** Start of MATERIAL PROVIDED **

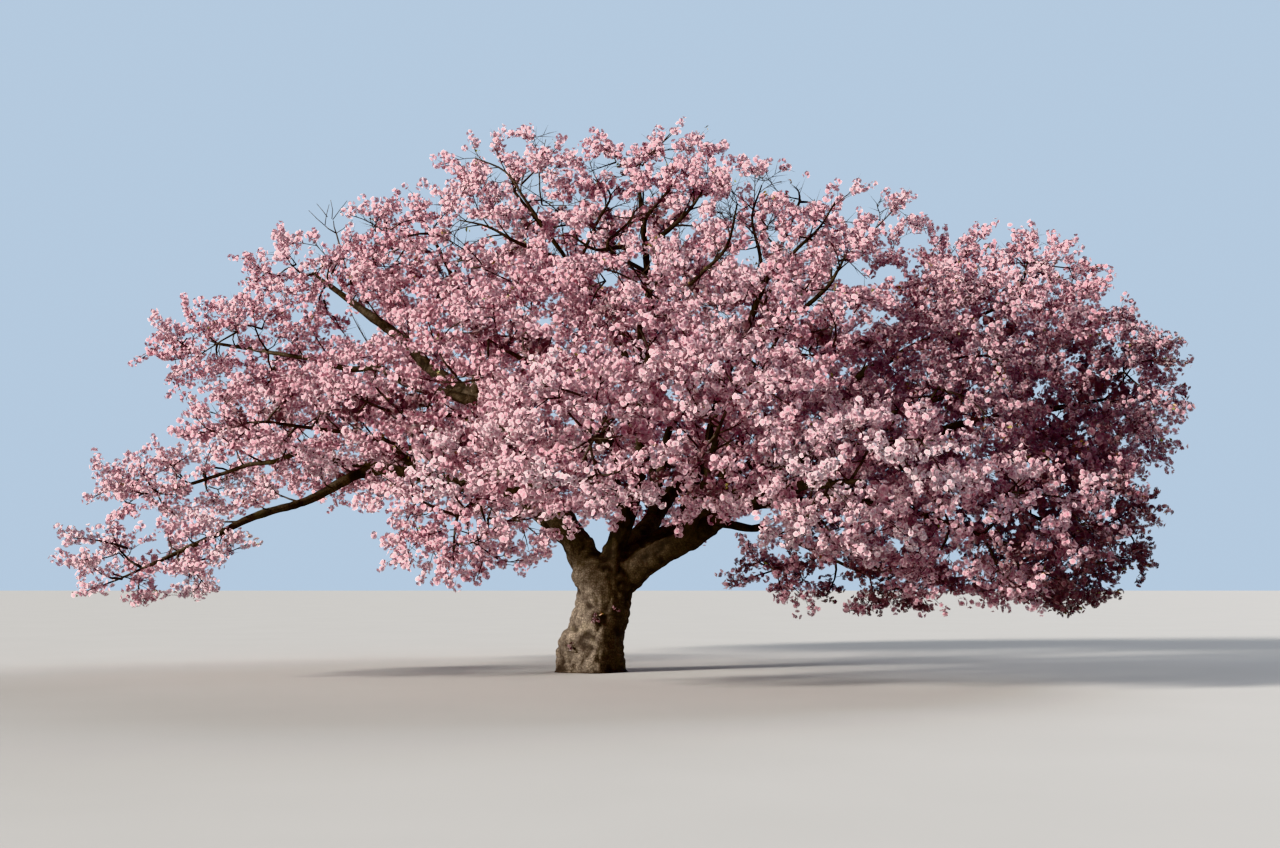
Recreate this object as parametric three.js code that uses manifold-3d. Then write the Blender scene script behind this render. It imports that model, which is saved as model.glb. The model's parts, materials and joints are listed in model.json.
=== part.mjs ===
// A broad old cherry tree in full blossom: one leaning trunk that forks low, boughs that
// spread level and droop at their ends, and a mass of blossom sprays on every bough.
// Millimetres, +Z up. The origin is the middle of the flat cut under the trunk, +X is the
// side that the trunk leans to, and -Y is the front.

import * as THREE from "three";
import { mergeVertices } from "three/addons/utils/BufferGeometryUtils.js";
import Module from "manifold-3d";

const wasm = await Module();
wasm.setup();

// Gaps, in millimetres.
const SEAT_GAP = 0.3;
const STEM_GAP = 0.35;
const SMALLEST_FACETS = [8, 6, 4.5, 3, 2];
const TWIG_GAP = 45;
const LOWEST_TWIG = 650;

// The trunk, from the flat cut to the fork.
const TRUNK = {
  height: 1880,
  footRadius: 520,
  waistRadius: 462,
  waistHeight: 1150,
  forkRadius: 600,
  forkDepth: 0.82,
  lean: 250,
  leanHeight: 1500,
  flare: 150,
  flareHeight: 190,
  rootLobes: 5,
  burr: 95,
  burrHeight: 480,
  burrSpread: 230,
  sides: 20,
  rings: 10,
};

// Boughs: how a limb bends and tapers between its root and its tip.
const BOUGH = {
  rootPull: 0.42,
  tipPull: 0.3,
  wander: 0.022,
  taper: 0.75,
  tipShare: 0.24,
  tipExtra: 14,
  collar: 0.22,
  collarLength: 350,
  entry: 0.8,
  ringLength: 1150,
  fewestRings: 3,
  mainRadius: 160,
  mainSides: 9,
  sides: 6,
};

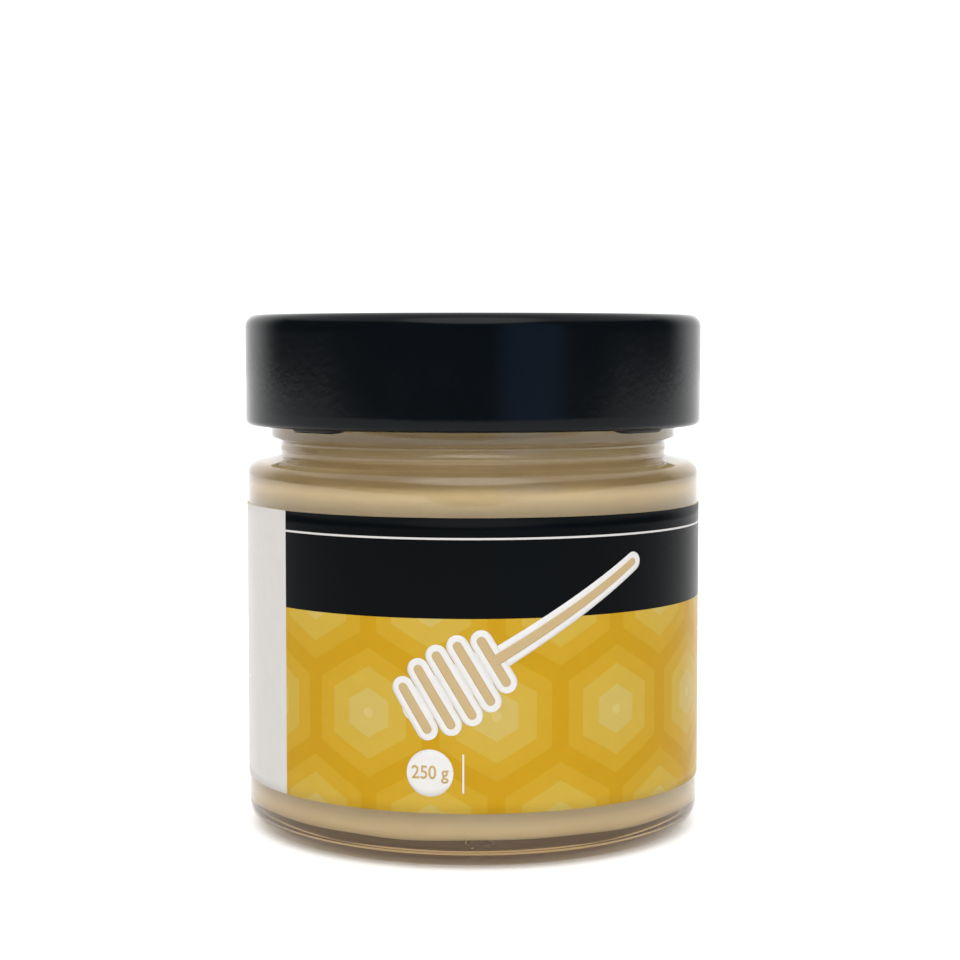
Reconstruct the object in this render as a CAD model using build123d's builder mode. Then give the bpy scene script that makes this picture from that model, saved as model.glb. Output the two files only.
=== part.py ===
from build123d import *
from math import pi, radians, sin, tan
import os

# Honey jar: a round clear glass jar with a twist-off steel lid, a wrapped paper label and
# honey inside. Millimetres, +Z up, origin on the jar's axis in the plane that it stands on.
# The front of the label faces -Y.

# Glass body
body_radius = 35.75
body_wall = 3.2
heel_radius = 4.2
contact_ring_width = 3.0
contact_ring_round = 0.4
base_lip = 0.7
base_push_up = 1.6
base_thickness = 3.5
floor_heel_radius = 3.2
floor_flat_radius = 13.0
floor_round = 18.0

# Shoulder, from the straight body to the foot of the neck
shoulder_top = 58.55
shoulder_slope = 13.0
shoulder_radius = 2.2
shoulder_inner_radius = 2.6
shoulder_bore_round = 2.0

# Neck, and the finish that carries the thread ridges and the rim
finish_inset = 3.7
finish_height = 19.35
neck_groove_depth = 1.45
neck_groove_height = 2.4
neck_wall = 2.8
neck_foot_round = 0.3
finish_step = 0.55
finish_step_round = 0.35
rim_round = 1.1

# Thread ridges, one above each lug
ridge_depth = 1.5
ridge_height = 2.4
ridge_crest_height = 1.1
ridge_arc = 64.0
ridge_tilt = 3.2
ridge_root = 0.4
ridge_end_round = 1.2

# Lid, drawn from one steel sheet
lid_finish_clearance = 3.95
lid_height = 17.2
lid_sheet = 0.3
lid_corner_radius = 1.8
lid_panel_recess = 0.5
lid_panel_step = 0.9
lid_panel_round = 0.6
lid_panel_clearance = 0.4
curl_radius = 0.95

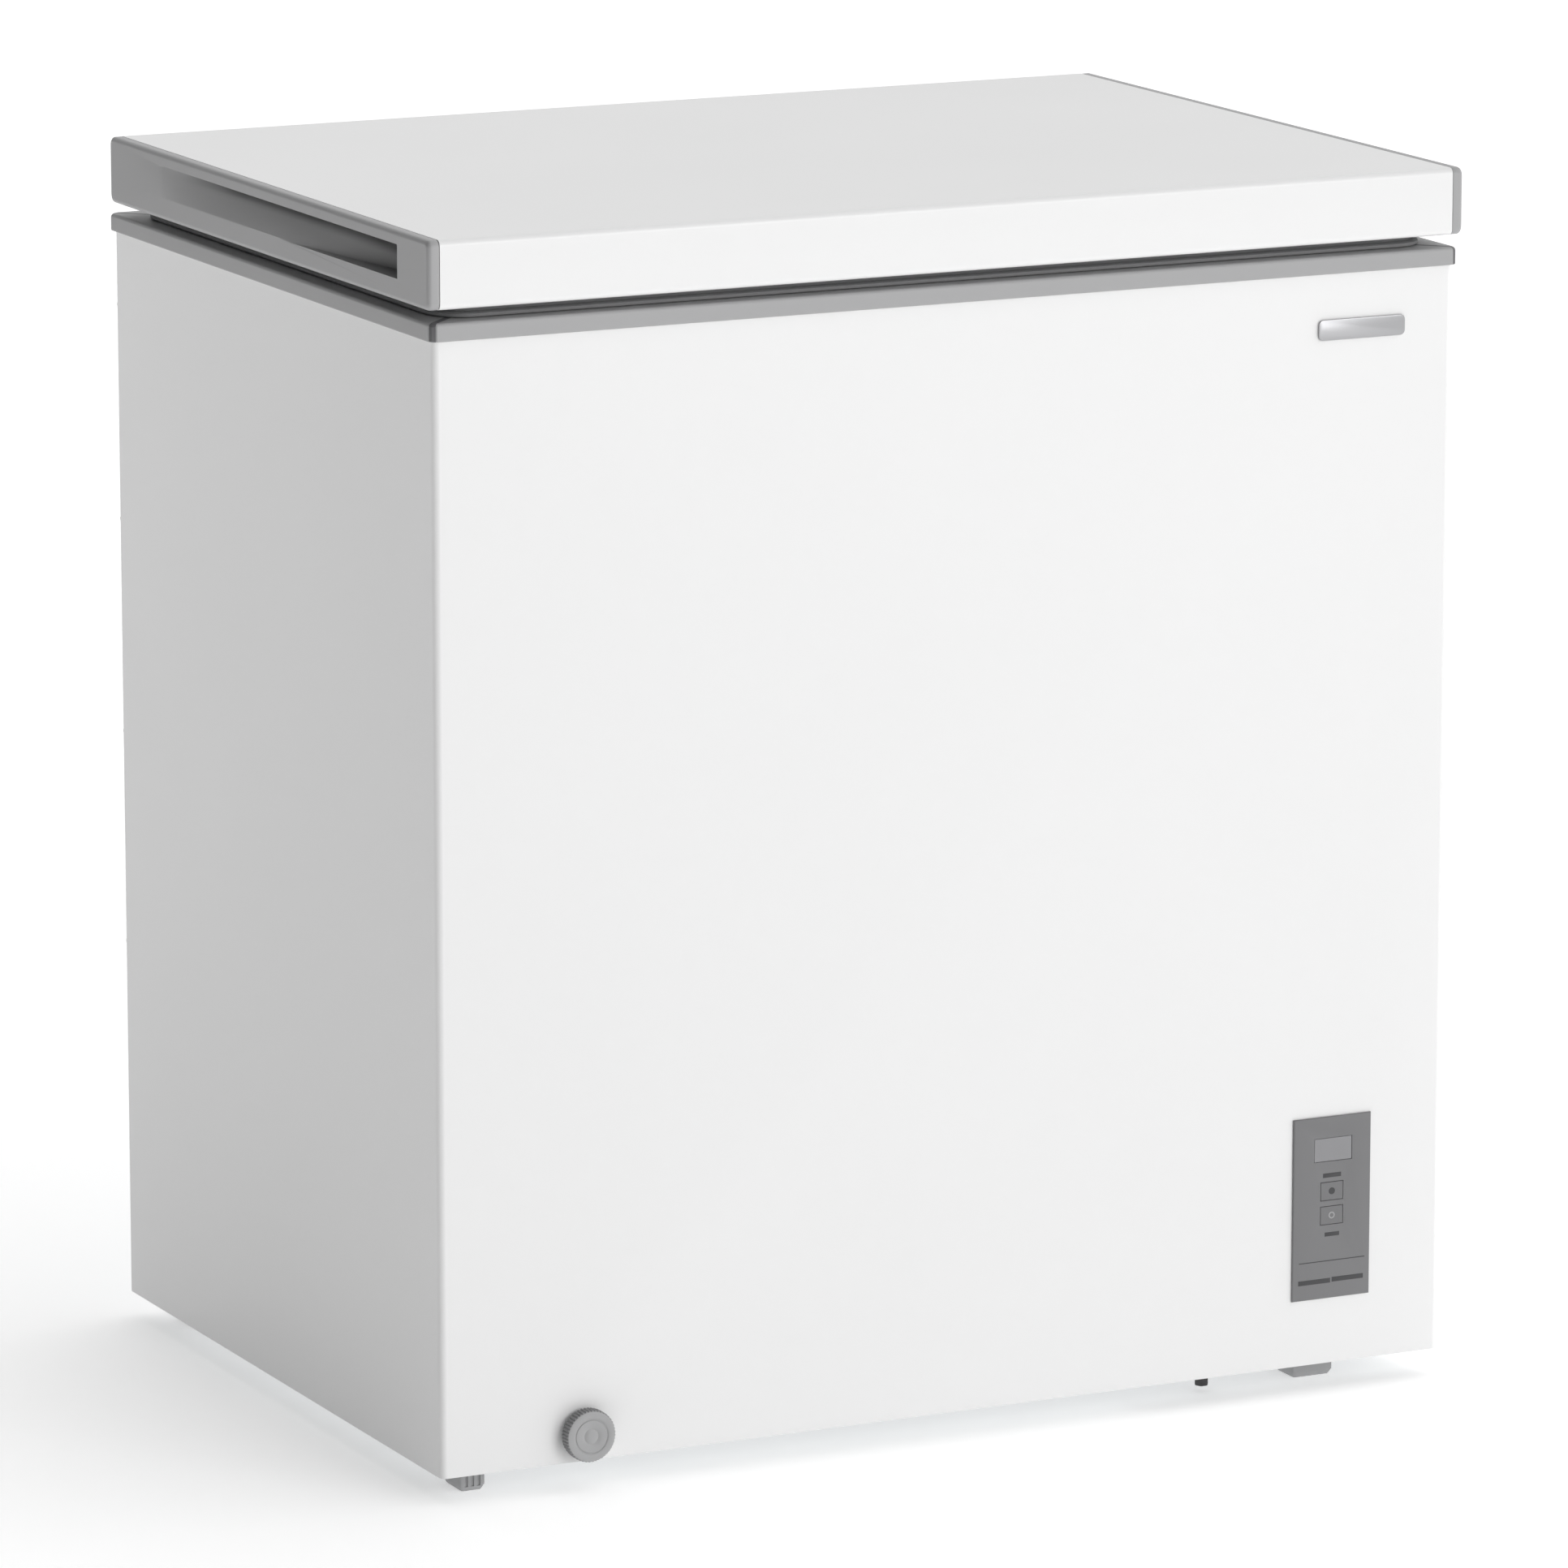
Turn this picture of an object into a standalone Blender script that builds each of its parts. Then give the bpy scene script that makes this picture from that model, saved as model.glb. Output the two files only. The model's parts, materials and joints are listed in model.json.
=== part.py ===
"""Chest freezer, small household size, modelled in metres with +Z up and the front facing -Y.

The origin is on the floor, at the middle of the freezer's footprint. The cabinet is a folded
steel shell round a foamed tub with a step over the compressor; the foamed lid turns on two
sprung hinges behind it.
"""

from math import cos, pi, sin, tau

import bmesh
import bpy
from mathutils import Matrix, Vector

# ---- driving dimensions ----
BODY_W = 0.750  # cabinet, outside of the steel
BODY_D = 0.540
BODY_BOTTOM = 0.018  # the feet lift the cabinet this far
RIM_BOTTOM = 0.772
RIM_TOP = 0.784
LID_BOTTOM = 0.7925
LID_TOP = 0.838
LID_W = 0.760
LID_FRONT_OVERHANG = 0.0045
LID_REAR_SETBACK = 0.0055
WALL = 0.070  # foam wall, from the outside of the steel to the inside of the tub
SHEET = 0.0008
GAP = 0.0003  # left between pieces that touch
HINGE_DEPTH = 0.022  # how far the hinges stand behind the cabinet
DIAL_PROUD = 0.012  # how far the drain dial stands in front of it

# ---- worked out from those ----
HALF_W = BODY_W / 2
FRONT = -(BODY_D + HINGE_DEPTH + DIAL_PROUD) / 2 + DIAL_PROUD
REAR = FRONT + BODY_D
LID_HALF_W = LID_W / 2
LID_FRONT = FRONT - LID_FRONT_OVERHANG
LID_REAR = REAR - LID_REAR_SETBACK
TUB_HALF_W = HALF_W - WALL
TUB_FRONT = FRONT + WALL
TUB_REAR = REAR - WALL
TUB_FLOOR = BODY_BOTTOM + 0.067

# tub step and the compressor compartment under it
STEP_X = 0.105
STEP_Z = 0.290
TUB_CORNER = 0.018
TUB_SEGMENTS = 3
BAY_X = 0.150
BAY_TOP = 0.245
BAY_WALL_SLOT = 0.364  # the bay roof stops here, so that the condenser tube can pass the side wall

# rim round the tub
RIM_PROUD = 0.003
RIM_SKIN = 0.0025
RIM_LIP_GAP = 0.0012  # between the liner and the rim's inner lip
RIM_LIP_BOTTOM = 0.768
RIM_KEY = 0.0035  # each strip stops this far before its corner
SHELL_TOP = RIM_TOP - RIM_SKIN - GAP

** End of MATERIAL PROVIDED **

WHAT TO PRODUCE -
Give back exactly the material above from its opening line to the line bearing "const LOWEST_TWIG = 650;".

RESULT OF THE EXERCISE -
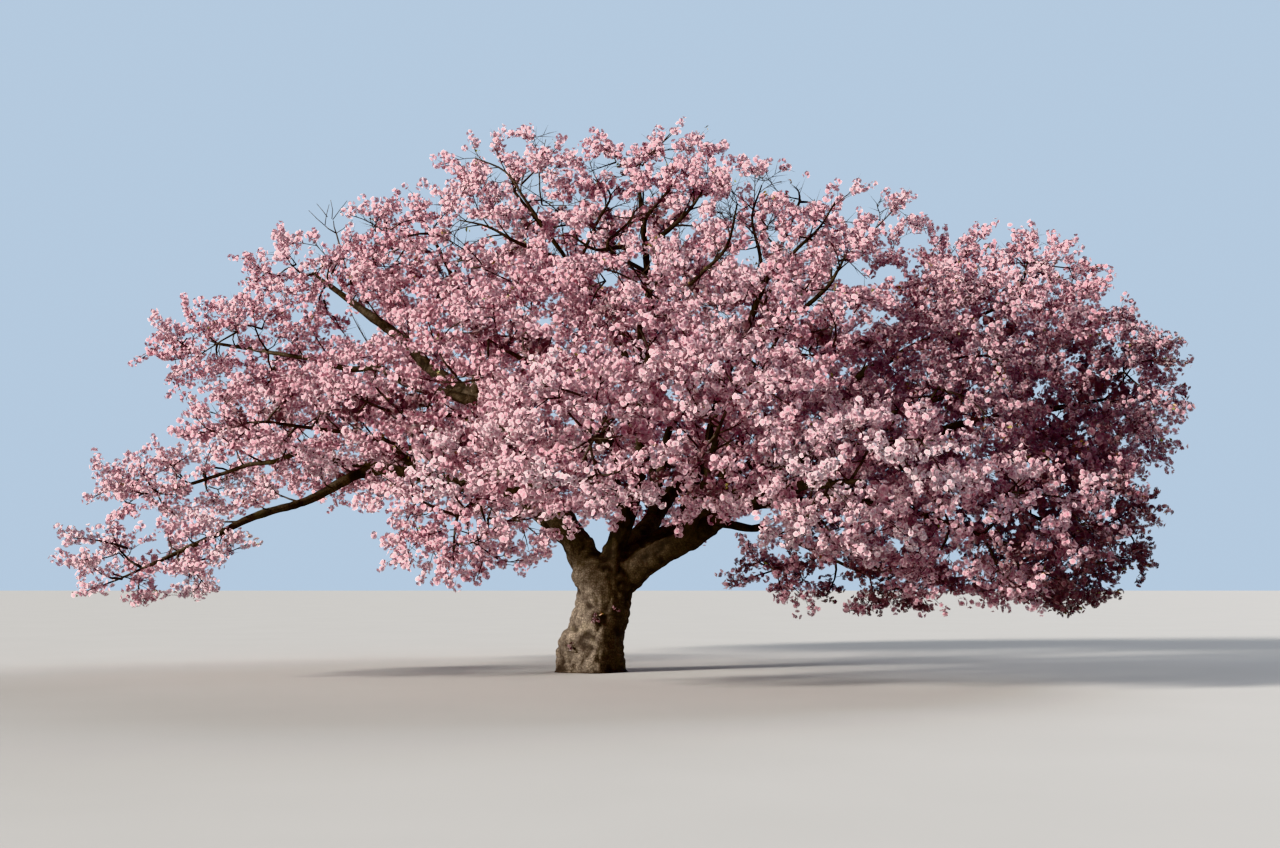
Recreate this object as parametric three.js code that uses manifold-3d. Then write the Blender scene script behind this render. It imports that model, which is saved as model.glb. The model's parts, materials and joints are listed in model.json.
=== part.mjs ===
// A broad old cherry tree in full blossom: one leaning trunk that forks low, boughs that
// spread level and droop at their ends, and a mass of blossom sprays on every bough.
// Millimetres, +Z up. The origin is the middle of the flat cut under the trunk, +X is the
// side that the trunk leans to, and -Y is the front.

import * as THREE from "three";
import { mergeVertices } from "three/addons/utils/BufferGeometryUtils.js";
import Module from "manifold-3d";

const wasm = await Module();
wasm.setup();

// Gaps, in millimetres.
const SEAT_GAP = 0.3;
const STEM_GAP = 0.35;
const SMALLEST_FACETS = [8, 6, 4.5, 3, 2];
const TWIG_GAP = 45;
const LOWEST_TWIG = 650;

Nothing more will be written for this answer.